Friday, July 5, 2013

Zombies on the march

So here are your zombies: an unstoppable human wave, climbing walls, sweeping over firing soldiers, overturning cars, smashing everything in its path. Blind, deaf, pitiless, faceless - and all powerful.

Saint Petersburg 1917. Paris 1968. Cairo 2013.

And Brad Pitt saving his sniveling family from the horror of the masses and presumably bringing it back to the suburban paradise, complete with pancake breakfasts and picket fences.

"World War Z" is a bad movie: not just because it is incoherent but because it is false in its message. It is telling its viewers that the huge crowds and flash mobs they are seeing daily on their screens can be contained by individual heroism and stockpiling of guns: a Tea Party ideology in the age of global movements.

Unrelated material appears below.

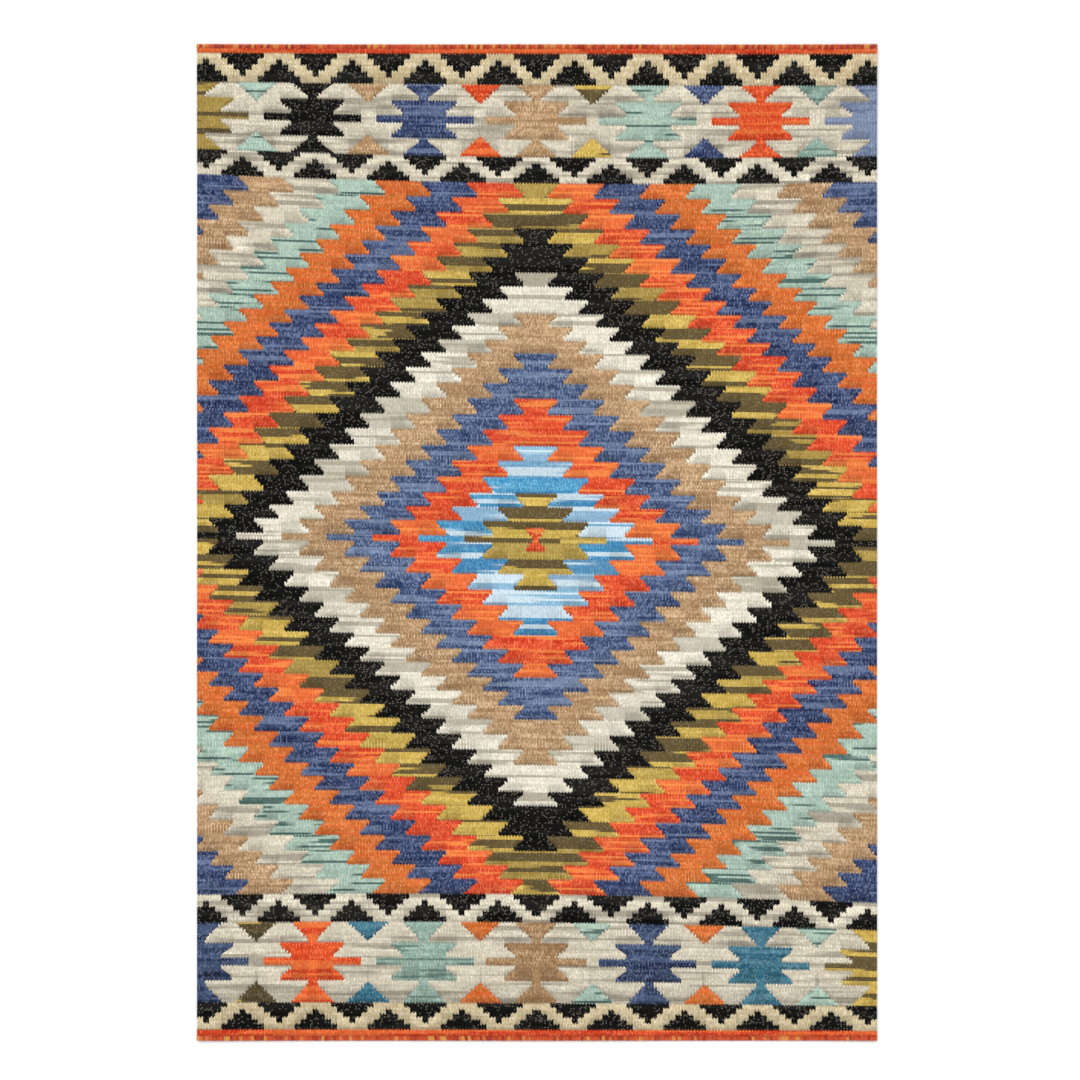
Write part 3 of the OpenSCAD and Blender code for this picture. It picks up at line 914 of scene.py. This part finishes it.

Max Brooks' "World War Z" tried to revive the spirit of communal action by looking back to World War 2. The form of the book, with its many individual voices telling a common story, is a pastiche of Stud Terkel's "The Good War". It may be preposterous in its premise and naive in its depiction of individual countries' politics (Israel's going to bring all the Palestinians into its shelter? Really?) but it is responding to the real challenges of       globalism. "World War Z" the movie is hiding its head in the sand and hoping the revolution will pass it by.

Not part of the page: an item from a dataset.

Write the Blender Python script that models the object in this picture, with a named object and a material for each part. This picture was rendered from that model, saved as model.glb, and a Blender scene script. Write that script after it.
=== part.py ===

The zombie, like all pop-culture monsters, is a metaphor for our fears. Like all such monsters, it is polysemic. It may represent the fear of the body, the fear of death, even, as I argued in my recent article, the fear of language.
http://www.tijdschriftframe.nl/portfolio/item/frame-26-1-apocalypse-in-contemporary-culture/

But the movie is quite clear in what fears in invokes. The opening (and visually most impressive) shots are of huge crowds, multitudes, people-choked giant cities. Small-town America looking at the world and seeing zombies on the march. And small-town America is right: the zombies are coming. I, for one, hope they'll get here soon.